Local AI Isn’t Ready Yet

I’ve been benchmarking my Framework Desktop, which contains an AMD Ryzen AI Max+ 395 (Strix Halo) with 128GB of LPDDR5 unified memory, and it’s a great reality check on where local AI actually stands. Yes, this class of “AI PC” can run small models effortlessly and even push into the medium tier with decent results. But the moment you look at what it takes to match flagship cloud models, you hit a hard wall: these systems are designed around a ~128GB memory ceiling. That’s enough to load and run medium models, sometimes surprisingly well, but it’s not even close to what frontier dense models require.

Let me unpack that.

1. We now have three real tiers of models

Right now the ecosystem naturally splits into:

Small models (a few billion params) Example: Llama 3.x 3B class models. These run on almost any decent laptop. They’re cheap, fast, and useful — but limited.
Medium models (~70B dense or ~100B+ MoE) Example: Llama 3.x 70B, or GPT-OSS-120B. These are much more capable. But they need serious memory. GPT-OSS-120B is Mixture-of-Experts, so it only activates ~5.1B params per token, which is why you can sometimes run it around ~60GB RAM/VRAM with heavy quantization.
Large / flagship frontier models Claude, Gemini, top-tier ChatGPT, etc. These are the ones that feel “unfairly good” at broad reasoning, coding, writing, agentic tasks. They’re still datacenter beasts.

That tiering matters because hardware maps onto it directly.

2. Local AI hardware is hitting a hard ceiling

The new “local AI PC” wave (AMD Strix Halo / Ryzen AI Max+) is genuinely impressive. These machines ship with unified memory up to 128GB, and AMD even lets you carve out up to ~96GB of that as VRAM. That’s the sales pitch: a big shared memory for local LLMs.

But here’s the catch: 128GB is the ceiling the market has standardized around. So even if these chips get faster at inference over time, they will never load models that require more than that.

And most flagship dense models are way beyond that footprint. Even GPT-OSS-120B needs ~236GB in FP16 and stays in “barely local” territory only thanks to MoE sparsity and quantization tricks.

Compute and bandwidth matter too, obviously, Strix Halo bandwidth is ~256–275 GB/s, which is great for an APU but still far below serious datacenter GPUs.

But even before compute becomes the limiting factor, memory already blocks the road.

So local machines are literally designed for small/medium models, not frontier ones.

3. Medium models are cool… but not frontier-equivalent

Medium models today are good. Sometimes very good. On certain tasks, with the right prompting or retrieval, they shine.

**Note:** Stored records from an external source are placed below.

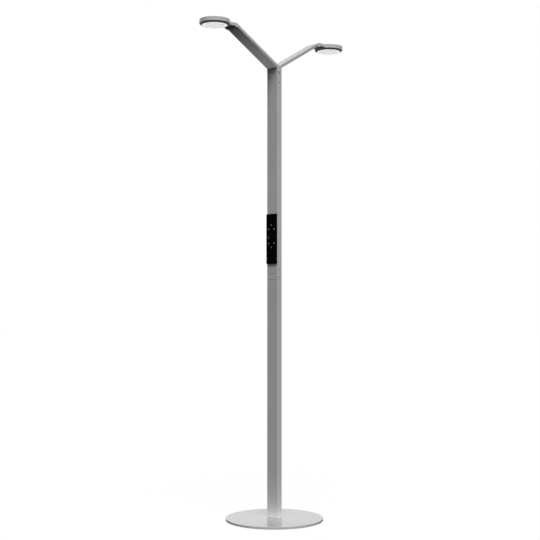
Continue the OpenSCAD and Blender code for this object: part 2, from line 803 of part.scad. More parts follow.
module neck() on_hinge() difference() {
  union() {
    across(post_w - 2 * ear_t) neck_slab(lip_cut);
    for (side = [-1, 1]) translate([side * (post_w - ear_t) / 2, 0, 0]) {
      across(ear_t) neck_slab(0);
      cross_bar(hinge_r, ear_t);
    }
  }
  cross_bar(turn_r, post_w - 2 * ear_t);
  cross_bar(bore_r, post_w + 2 * cut);
  difference() {
    translate([0, head_reach, neck_low - cut])
      cylinder(h = neck_t + 2 * cut, r = head_r + slide_gap / 2);
    translate([0, head_reach, head_up]) tongue();
  }
  translate([-neck_cover_w / 2 - cover_gap, cover_start - cover_gap, neck_low - cut])
    cube([
      neck_cover_w + 2 * cover_gap, cover_end - cover_start + 2 * cover_gap,
      neck_cover_t + slide_gap + cut
    ]);
  translate([-channel_w / 2, 0, neck_low - cut])
    cube([channel_w, cover_end, neck_cover_t + channel_h + cut]);
}

// The tongue on the neck's end, in the head's frame
module tongue() difference() {
  translate([-tongue_w / 2, -head_r - slide_gap, tongue_z])
    cube([tongue_w, shell_wall + slide_gap + tongue_len, tongue_t]);
  tongue_screw_places() translate([0, 0, -cut])
    cylinder(h = tongue_t + 2 * cut, d = head_screw_d + 2 * drill_gap);
}

module tongue_screw_places()
  for (x = [-1, 1]) translate([x * tongue_screw_x, tongue_screw_y, tongue_z]) children();

module neck_cover() on_hinge()
  translate([-neck_cover_w / 2, cover_start, neck_low])
    cube([neck_cover_w, cover_end - cover_start, neck_cover_t]);

module neck_screws() on_head()
  tongue_screw_places() pan_screw(head_screw_d, pan_head_d, pan_head_h, neck_screw_l);

module lens_screw_places()
  for (i = [0:2]) rotate([0, 0, 90 + 120 * i]) translate([lens_screw_r, 0, 0]) children();

// The cast shell: top, side wall, three bosses for the lens and two pads for the neck
module shell() on_head() difference() {
  union() {
    rotate_extrude() difference() {
      union() {
        square([head_r, head_h - shell_edge]);
        square([head_r - shell_edge, head_h]);
        translate([head_r - shell_edge, head_h - shell_edge]) circle(r = shell_edge);
      }
      translate([-cut, -cut]) square([head_r - shell_wall + cut, ceiling + cut]);
    }
    lens_screw_places() translate([0, 0, boss_z]) cylinder(h = ceiling + root - boss_z, r = boss_r);
    tongue_screw_places() translate([-pad_w / 2, -pad_w / 2, tongue_t])
      cube([pad_w, pad_w, ceiling + root - tongue_z - tongue_t]);
  }
  translate([-window_w / 2, -head_r - cut, tongue_z - slide_gap])
    cube([window_w, window_depth + cut, tongue_t + 2 * slide_gap]);
  tongue_screw_places() cylinder(h = neck_screw_l, d = head_screw_d + 2 * thread_gap);
  lens_screw_places() cylinder(h = ceiling - lens_hole_short, d = head_screw_d + 2 * thread_gap);
}

// The dark ring under the shell's wall: a sloping rim cut by radial slots
module vent_ring() on_head() difference() {
  rotate_extrude() polygon([
    [ring_in_r, -vent_drop], [ring_in_r + ring_rim_w, -vent_drop], [ring_out_r, -ring_rim_h],
    [ring_out_r, 0], [lip_r, 0], [lip_r, lip_h], [ledge_r, lip_h], [ledge_r, ledge_z],
    [ring_in_r, ledge_z]
  ]);
  for (i = [0:vent_count - 1]) rotate([0, 0, 360 * (i + 0.5) / vent_count])
    translate([vent_in_r, -vent_w / 2, -vent_drop - cut])
      cube([vent_out_r - vent_in_r, vent_w, vent_drop + cut - vent_roof]);
}

// The opal lens, with three sunk seats for its screws and posts up to the board
module lens() on_head() difference() {
  union() {
    translate([0, 0, lens_z]) cylinder(h = lens_t, r = lens_r);
    lens_screw_places() translate([0, 0, lens_z]) cylinder(h = led_board_z - lens_z, r = boss_r);
  }
  lens_screw_places() translate([0, 0, lens_z - cut]) {
    cylinder(h = led_board_z - lens_z + 2 * cut, d = head_screw_d + 2 * drill_gap);
    cylinder(h = lens_head_h + cut, r = lens_head_r + drill_gap);
  }
}

module lens_screws() on_head() lens_screw_places() translate([0, 0, lens_z + lens_head_h])
  pan_screw(head_screw_d, 2 * lens_head_r, lens_head_h, lens_screw_l);

// The board, with two circles of light sources on its underside
module led_board() on_head() difference() {
  union() {
    translate([0, 0, led_board_z]) cylinder(h = led_board_t, r = led_board_r);
    for (ring = [[led_inner, led_inner_r], [led_outer, led_outer_r]], i = [0:ring[0] - 1])
      rotate([0, 0, 360 * i / ring[0]]) translate([ring[1] - led_w / 2, -led_w / 2, led_board_z - led_h])
        cube([led_w, led_w, led_h + cut / 2]);
  }
  lens_screw_places() translate([0, 0, led_board_z - cut])
    cylinder(h = led_board_t + 2 * cut, d = head_screw_d + 2 * drill_gap);
}

// ---- The same pieces on the front and the rear arm ----

module front_arm() color("silver") to_front() arm();
module rear_arm() color("silver") arm();
module front_arm_lead() color("white") to_front() arm_lead();
module rear_arm_lead() color("white") arm_lead();
module front_hinge_block() color("silver") to_front() hinge_block();
module rear_hinge_block() color("silver") hinge_block();
module front_barrel() color("black") to_front() barrel();
module rear_barrel() color("black") barrel();
module front_pin() color("gray") to_front() pin();
module rear_pin() color("gray") pin();
module front_neck() color("silver") to_front() neck();
module rear_neck() color("silver") neck();
module front_neck_cover() color("black") to_front() neck_cover();
module rear_neck_cover() color("black") neck_cover();
module front_neck_screws() color("gray") to_front() neck_screws();
module rear_neck_screws() color("gray") neck_screws();
module front_shell() color("silver") to_front() shell();
module rear_shell() color("silver") shell();
module front_vent_ring() color("dimgray") to_front() vent_ring();
module rear_vent_ring() color("dimgray") vent_ring();
module front_lens() color("white") to_front() lens();
module rear_lens() color("white") lens();
module front_lens_screws() color("gray") to_front() lens_screws();
module rear_lens_screws() color("gray") lens_screws();
module front_led_board() color("whitesmoke") to_front() led_board();
module rear_led_board() color("whitesmoke") led_board();

floor_ring();
base_plate();
base_screws();
foot_block();
lower_post();
foot_grubs();
lead_gland();
terminal_block();
supply_lead();
joint_sleeve();
joint_screws();
upper_post();
panel_tray();
panel_board();
panel_screws();
panel_glass();
sensor_window();
sensor_board();
driver_unit();
driver_screws();
crown();
crown_sleeve();
crown_screws();
front_arm();
rear_arm();
front_arm_lead();
rear_arm_lead();
front_hinge_block();
rear_hinge_block();
front_barrel();
rear_barrel();
front_pin();
rear_pin();
front_neck();
rear_neck();
front_neck_cover();
rear_neck_cover();
front_neck_screws();
rear_neck_screws();
front_shell();
rear_shell();
front_vent_ring();
rear_vent_ring();
front_lens();
rear_lens();
front_lens_screws();
rear_lens_screws();
front_led_board();
rear_led_board();
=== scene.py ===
# The office floor lamp, dressed on its CAD frame: satin silver post and arms, a glossy
# silver base, a black touch panel with generic symbols, and two round light heads.
import math

import bmesh
import bpy
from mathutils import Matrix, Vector


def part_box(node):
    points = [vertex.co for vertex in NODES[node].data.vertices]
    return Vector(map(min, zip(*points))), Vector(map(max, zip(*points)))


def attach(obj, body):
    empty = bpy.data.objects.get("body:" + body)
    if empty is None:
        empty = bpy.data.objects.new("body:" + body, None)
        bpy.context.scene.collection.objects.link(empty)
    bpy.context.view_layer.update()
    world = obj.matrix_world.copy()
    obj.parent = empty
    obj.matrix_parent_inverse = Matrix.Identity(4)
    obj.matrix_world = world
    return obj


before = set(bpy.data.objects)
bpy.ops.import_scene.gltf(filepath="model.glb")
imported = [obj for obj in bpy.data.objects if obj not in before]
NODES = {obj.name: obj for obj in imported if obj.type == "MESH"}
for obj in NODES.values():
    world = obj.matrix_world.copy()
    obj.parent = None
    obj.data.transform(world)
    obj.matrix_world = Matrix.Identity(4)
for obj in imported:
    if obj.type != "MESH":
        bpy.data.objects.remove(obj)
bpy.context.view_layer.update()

SIDES = ("front", "rear")

# ---- Light levels ----

# Soft lamps: the azimuth and height that the light comes from, its power, and its
# angle, with the angles in degrees
LAMPS = {
    "key": (-31, 64, 2.15, 40),
    "front": (-31, 50, 1.15, 40),
    "left": (172, 25, 1.20, 45),
    "back": (138, 25, 0.60, 45),
    "bounce": (0, -90, 0.45, 60),
}
# Only a lamp that is higher than this shows in gloss. The others leave their glare to
# the white background.
GLARE_HEIGHT = 50
# The light that the base throws up at the post's foot: its power, its width, and how
# far it lies above the base
FOOT_LIGHT = (0.064, 0.15, 0.001)
# Brightness of the studio's air for diffuse light, and of the background itself
AIR = 0.01
WHITE = 1.0
# How much of the floor's white depends on the light that falls on it
FLOOR_SHADE = 0.08
FLOOR_WIDTH = 60
# The background, the floor and the symbols glow, but aren't sampled as lights: the
# samples go to the lamps and the lenses, and the picture has fewer specks
UNSAMPLED = "NONE"

# ---- Camera ----

CAMERA_PLACE = (3.27564, -3.17931, 0.87711)
# Turns about X and Z in degrees
CAMERA_RISE = 91.904
CAMERA_TURN = 45.855
# Width of the sensor and focal length in millimetres
CAMERA_SENSOR = 36
CAMERA_LENS = 73.54
CAMERA_SHIFT = -0.00817
CAMERA_REACH = 100

# ---- Node helpers ----

# How well the rounded normal agrees with the true one on flat ground, and on an edge
FLAT, EDGE = 0.995, 0.86
# The share of open sky at which the painted shade in a corner is at its darkest
CORNER_SKY = 0.72
# Z of the normal where a face begins to look down, and where it does so fully
LOOKS_DOWN, FULLY_DOWN = -0.3, -0.6


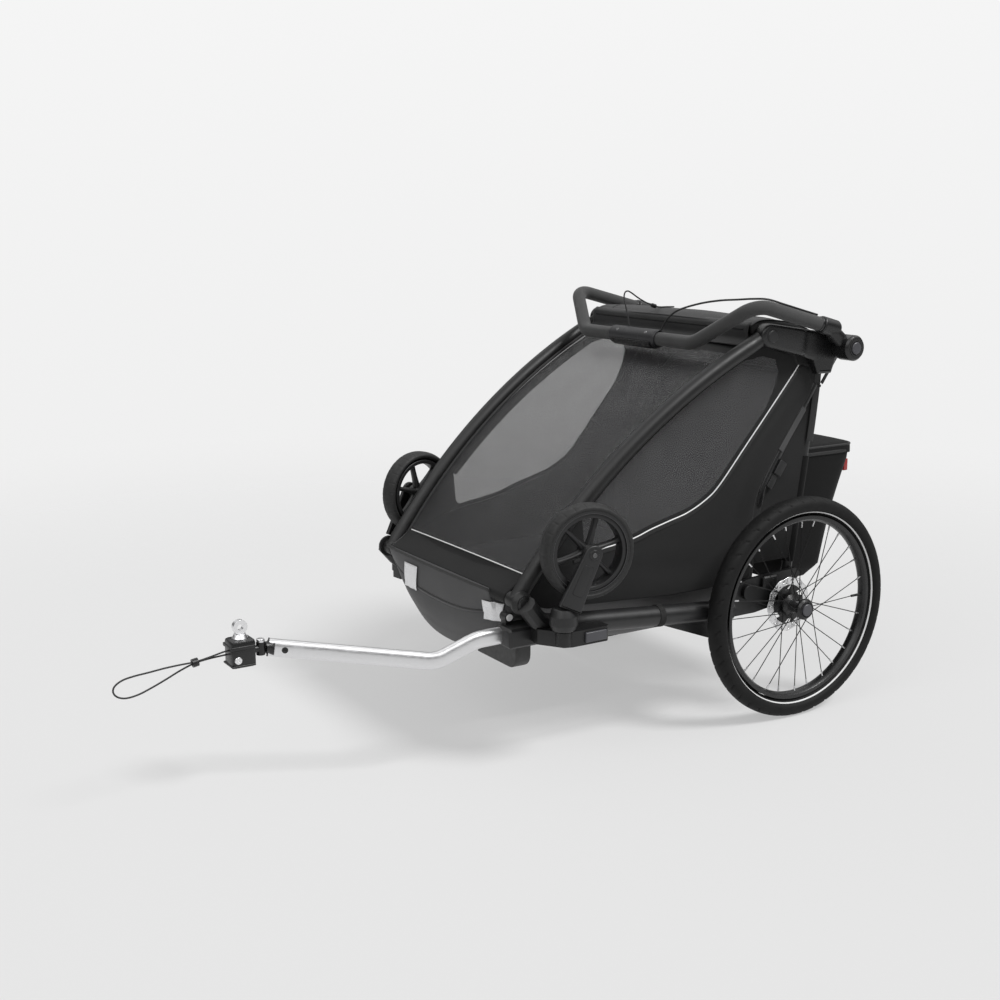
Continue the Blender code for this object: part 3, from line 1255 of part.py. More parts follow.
def receiver_pad():
    """The rounded bumper under the receiver; its upper edge follows the tub's underside."""
    top = receiver_box()[0][2] - GAP
    low, rear_y = top - PAD_HEIGHT, PAD_FRONT_Y + PAD_THICKNESS
    outline = arc((PAD_OUTER_X - PAD_CORNER, low + PAD_CORNER), PAD_CORNER, -90, 0, 5)
    outline += [(PAD_OUTER_X, top)]
    for x in np.linspace(PAD_OUTER_X, PAD_INNER_X, 12)[1:]:
        height = hull_height(x, rear_y) - 3 * GAP
        if height < top:
            outline.append((x, height))
    outline.append((PAD_INNER_X, low))
    bm = bmesh.new()
    face = bm.faces.new([bm.verts.new((x, PAD_FRONT_Y, z)) for x, z in outline])
    raised = bmesh.ops.extrude_face_region(bm, geom=[face])["geom"]
    bmesh.ops.translate(bm, verts=[v for v in raised if isinstance(v, bmesh.types.BMVert)],
                        vec=(0, PAD_THICKNESS, 0))
    node(mesh_object("receiver_pad", bm), "chassis", BLACK_RUBBER)


def arm_route():
    return rounded([
        (RECEIVER_X, -0.664, RECEIVER_Z), (RECEIVER_X, -0.775, RECEIVER_Z),
        (RECEIVER_X - 0.015, -0.862, 0.240), (ARM_END_X, ARM_END_Y, ARM_END_Z),
    ], ARM_CORNER, 5)


def hitch_arm():
    tube = meshed(pipe("hitch_arm", arm_route(), 0, section=(ARM_TUBE_HALF_WIDTH, ARM_TUBE_HALF_HEIGHT)))
    node(tube, "chassis", SILVER)


def arm_cap():
    """The plug in the end of the hitch arm, with the nose that the coupling's barrel turns against."""
    end = Vector((ARM_END_X, ARM_END_Y, ARM_END_Z))
    ahead = (end - Vector(arm_route()[-2])).normalized()
    seat = Vector((ARM_END_X, COUPLING_PIVOT_Y + BARREL_PIN_RADIUS + GAP, COUPLING_Z))
    start = Vector((ARM_END_X, ARM_END_Y - CAP_LENGTH / 2, COUPLING_Z))
    cap = rod("arm_cap", end + ahead * GAP, end + ahead * CAP_LENGTH, CAP_RADIUS, 16, CAP_RADIUS * 0.85)
    nose = rod("arm_cap_nose", start, seat, CAP_RADIUS * 0.7, 16)
    node(join(cap, nose), "chassis", BLACK_PLASTIC)


def coupling_body():
    """The black coupling block, with the rod and upright barrel on which it swings at the hitch arm's cap."""
    half = Vector((COUPLING_WIDTH / 2, COUPLING_LENGTH / 2, COUPLING_HEIGHT / 2))
    middle = Vector((ARM_END_X, COUPLING_Y, COUPLING_Z))
    body = block("coupling_body", middle - half, middle + half, 0.007, 2)
    pivot = Vector((ARM_END_X, COUPLING_PIVOT_Y, COUPLING_Z))
    link = rod("coupling_body_rod", pivot, middle, 0.0075, 12)
    rise = Vector((0, 0, BARREL_PIN_HEIGHT / 2))
    barrel = rod("coupling_body_barrel", pivot - rise, pivot + rise, BARREL_PIN_RADIUS, 16)
    node(join(body, link, barrel), "coupling", BLACK_PLASTIC)


def coupling_eye():
    """The silver eye that the bike's axle holds, on its round seat above the block."""
    seat_z = COUPLING_Z + COUPLING_HEIGHT / 2 + GAP
    eye_z = seat_z + EYE_RISE
    x, y = ARM_END_X, COUPLING_Y
    seat = rod("coupling_eye", (x, y, seat_z), (x, y, seat_z + 0.008), 0.016, 20, 0.012)
    ring = rod("coupling_eye_ring", (x - EYE_WIDTH / 2, y, eye_z), (x + EYE_WIDTH / 2, y, eye_z), EYE_RADIUS, 20)
    hole = rod("coupling_eye_hole", (x - EYE_WIDTH, y, eye_z), (x + EYE_WIDTH, y, eye_z), EYE_HOLE_RADIUS, 16)
    node(cut(join(seat, ring), hole), "coupling_eye", SILVER)


def receiver_button():
    """The white lock button in the turret's end; it is pressed in along X."""
    outer = TURRET_END_X + BUTTON_RISE
    obj = rod("receiver_button", (outer - BUTTON_LENGTH, TURRET_Y, TURRET_Z), (outer, TURRET_Y, TURRET_Z),
              BUTTON_RADIUS, 16)
    node(obj, "receiver_button", WHITE_PLASTIC)


def leash():
    route = smooth_route(LEASH_ROUTE, 0.016)
    node(pipe("leash", route, LEASH_RADIUS, 1), "coupling", BLACK_RUBBER)


def cord_lock(name, route, at, body, bore, radius):
    """A short round cord lock that a cord runs through."""
    ahead = (Vector(route[at + 1]) - Vector(route[at - 1])).normalized()
    middle = Vector(route[at])
    lock = rod(name, middle - ahead * LOCK_LENGTH / 2, middle + ahead * LOCK_LENGTH / 2, radius, 12)
    hole = rod(name + "_bore", middle - ahead * LOCK_LENGTH, middle + ahead * LOCK_LENGTH, bore, 12)
    node(cut(lock, hole), body, BLACK_PLASTIC)


def leash_lock():
    middle = (Vector(LEASH_ROUTE[LOCK_AT]) + Vector(LEASH_ROUTE[-1 - LOCK_AT])) / 2
    before = (Vector(LEASH_ROUTE[LOCK_AT - 1]) + Vector(LEASH_ROUTE[-LOCK_AT])) / 2
    after = (Vector(LEASH_ROUTE[LOCK_AT + 1]) + Vector(LEASH_ROUTE[-2 - LOCK_AT])) / 2
    cord_lock("leash_lock", [before, middle, after], 1, "coupling", LOCK_BORE, LOCK_RADIUS)


def strap_lock():
    cord_lock("strap_lock", WRIST_STRAP_ROUTE, 9, "handlebar", LEASH_RADIUS + 2 * SLIDE_GAP, 0.005)


def build():
    for side in (LEFT, RIGHT):
        side_tube(side)
        rear_corner(side)
        front_corner(side)
        caster_release(side)
        swing_arm(side)
        rear_tyre(side)
        wheel_lacing(side)
        brake_rotor(side)
        wheel_button(side)
        caster_fork(side)
        caster_tyre(side)
        caster_rim(side)
        top_arm(side)
        side_window(side)
        side_fabric(side)
        bar_hub(side)
        fold_button(side)
    cross_tube()
    front_bar()
    floor_tub()
    bench_cushion()
    front_tube()
    front_cover()
    roof()
    back_tube()
    seat_back()
    cargo_bag()
    bag_flap()
    handlebar()
    brake_housing()
    brake_lever()
    brake_cable()
    wrist_strap()
    strap_lock()
    hitch_receiver()
    receiver_pad()
    receiver_button()
    hitch_arm()
    arm_cap()
    coupling_body()
    coupling_eye()
    leash()
    leash_lock()


clear_scene()
PARTS = new_collection(MODEL)
CUTTERS = new_collection("cutters", helper=True)
EMPTIES = body_empties(PARTS)
build()
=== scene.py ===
# %% [markdown]
# # A double bike trailer
# The trailer has a folding cabin for two children on two spoked wheels. Two casters are stowed at its
# front corners, and a bent alloy arm reaches forward to the bicycle's axle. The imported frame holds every
# joint and every solid. This lesson gives each of them a fine surface and a finish, in the frame's place.

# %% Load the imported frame
import json
import math
import mathutils.bvhtree

import bmesh
import bpy
import numpy as np
from mathutils import Matrix


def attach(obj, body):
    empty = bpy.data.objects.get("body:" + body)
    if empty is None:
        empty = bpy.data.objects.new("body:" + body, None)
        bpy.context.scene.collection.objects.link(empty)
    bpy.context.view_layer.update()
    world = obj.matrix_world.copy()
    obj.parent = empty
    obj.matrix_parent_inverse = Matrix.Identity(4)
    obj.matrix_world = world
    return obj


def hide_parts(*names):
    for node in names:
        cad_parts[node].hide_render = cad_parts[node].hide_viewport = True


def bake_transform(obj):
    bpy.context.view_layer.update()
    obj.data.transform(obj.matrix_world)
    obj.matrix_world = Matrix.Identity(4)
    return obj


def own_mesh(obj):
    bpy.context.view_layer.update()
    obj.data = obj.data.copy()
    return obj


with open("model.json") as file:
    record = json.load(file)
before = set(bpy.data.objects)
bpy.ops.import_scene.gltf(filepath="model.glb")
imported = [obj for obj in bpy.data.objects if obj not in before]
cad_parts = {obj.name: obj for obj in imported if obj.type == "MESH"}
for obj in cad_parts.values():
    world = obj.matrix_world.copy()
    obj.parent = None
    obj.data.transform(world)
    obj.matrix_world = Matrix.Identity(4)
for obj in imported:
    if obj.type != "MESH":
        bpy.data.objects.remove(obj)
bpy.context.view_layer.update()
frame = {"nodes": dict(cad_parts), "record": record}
BODY_OF = {node: body for body, nodes in frame["record"]["behaviour"]["bodies"].items() for node in nodes}

# %% [markdown]
# ## Where things are
# All lengths are metres. X points to the trailer's left, Y to its rear and Z up. The rear axle lies
# 0.49 m behind the origin, so places that belong to the wheels are written from there.

# %% Main places
SIDES = {1: "left", -1: "right"}
AXLE_Y = 0.490
WHEEL_X = 0.350
TYRE_RADIUS = 0.2525
KNOB = np.array((-0.210, 0.353))
KNUCKLE = np.array((0.410, 0.862))
BAR_HUB = np.array((0.620, 0.828))
print("wheelbase from knob to axle:", round(AXLE_Y - KNOB[0], 3), "m")

# %% [markdown]
# ## The camera
# A 50 mm lens stands at the trailer's front left, a little above it. Its place comes from matching the
# wheels, the frame and the arm to the view that the trailer is shown in.

# %% Camera
camera = bpy.data.objects.new("view_camera", bpy.data.cameras.new("view_camera"))
camera.data.lens = 50.0
camera.data.sensor_width = 36.0
camera.location = (2.5498, -1.6729, 1.1279)
camera.rotation_euler = (math.radians(90 - 11.813), 0, math.radians(58.0083))
bpy.context.scene.collection.objects.link(camera)
bpy.context.scene.camera = camera
print("camera stands at", tuple(round(v, 2) for v in camera.location))

# %% [markdown]
# ## Light and background
# The studio is a pale sweep. Camera, mirror and see-through rays see a soft grey gradient, while other
# rays see an even dome, which lights the trailer. Two wide suns add the soft highlights: a sun's light
# doesn't fall off, so the floor stays even, and its edge can fade into the gradient without a line.

# %% World, suns and floor
SKY_HEIGHTS = (-0.55, -0.20, 0.0, 0.14)
SKY_TONES = (0.815, 0.863, 0.890, 0.914)
DOME_STRENGTH = 0.32
REFLECTED = ((-0.30, 0.75), (-0.02, 0.55), (0.02, 0.10), (0.30, 0.13), (0.52, 0.95), (0.75, 1.35), (1.0, 0.55))


def add_node(tree, kind, sockets=None, **settings):
    """A shader node of a kind. settings are its own, and sockets gives each input a number, a colour or
    the output that feeds it."""
    node = tree.nodes.new("ShaderNode" + kind)
    for name, value in settings.items():
        setattr(node, name, value)
    for socket, value in (sockets or {}).items():
        if hasattr(value, "is_output"):
            tree.links.new(value, node.inputs[socket])
        else:
            node.inputs[socket].default_value = value
    return node


def colour_ramp(tree, value, stops):
    """Colours along a ramp of (position, colour) that a value drives."""
    ramp = add_node(tree, "ValToRGB", {"Fac": value})
    for _ in stops[2:]:
        ramp.color_ramp.elements.new(0.5)
    for element, (position, colour) in zip(ramp.color_ramp.elements, stops):
        element.position = position
        element.color = (*colour, 1)
    return ramp.outputs["Color"]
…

But if you use frontier models daily, the difference is obvious:

reasoning depth
consistency across long tasks
ability to improvise or recover when things get messy
fewer dumb failures on “normal” requests

Medium models feel like you’re constantly working around limits. For narrow workflows, that’s fine. For general everyday intelligence, it’s not yet the same league.

And since I’m looking at the future through today’s lens: local compute is not enough yet for generic AI behavior, unless you accept a noticeable downgrade.

4. Cloud flagships are cheap right now (and that distorts everything)

Another reason local isn’t compelling today is cost.

Frontier models on the cloud are artificially inexpensive relative to what it would cost to replicate their capability on-prem. Because:

the whole industry is flooded in VC capital
big players (Google, etc.) can subsidize compute to gain market share
prices are strategic, not “true cost”

So from a user point of view: Why spend thousands on hardware to run a medium model locally, when you can rent a frontier model or a dedicated GPU for peanuts?

That doesn’t mean cloud will stay this cheap forever, nobody knows, but it explains why local feels like a not-so-good trade right now.

5. Why I still care about local: sovereignty

Even if local isn’t ready for general AI today, I care about it for one main reason: sovereignty.

A lot of organizations cannot send data to someone else’s servers. Period.

sensitive client data
strategic internal documents
regulated or confidential workflows

For them, “just use the cloud” is not an option. Local AI is the only credible long-term direction for those cases.

And beyond enterprises, I also think individuals owning their compute matters, because you don’t want core cognitive tools to be permanently rented at someone else’s mercy.

Bottom line

Local AI isn’t a now-thing for frontier-level general intelligence. Hardware is capping out at ~128GB unified memory, which locks local machines into the medium tier. Medium models are impressive but clearly different daily experience as flagships.

Cloud flagships are inexpensive because of subsidy and strategy, making local economically irrational today.

Local still matters long-term for sovereignty and ownership. So yeah: I hope local AI will be huge, it’s just not the case yet.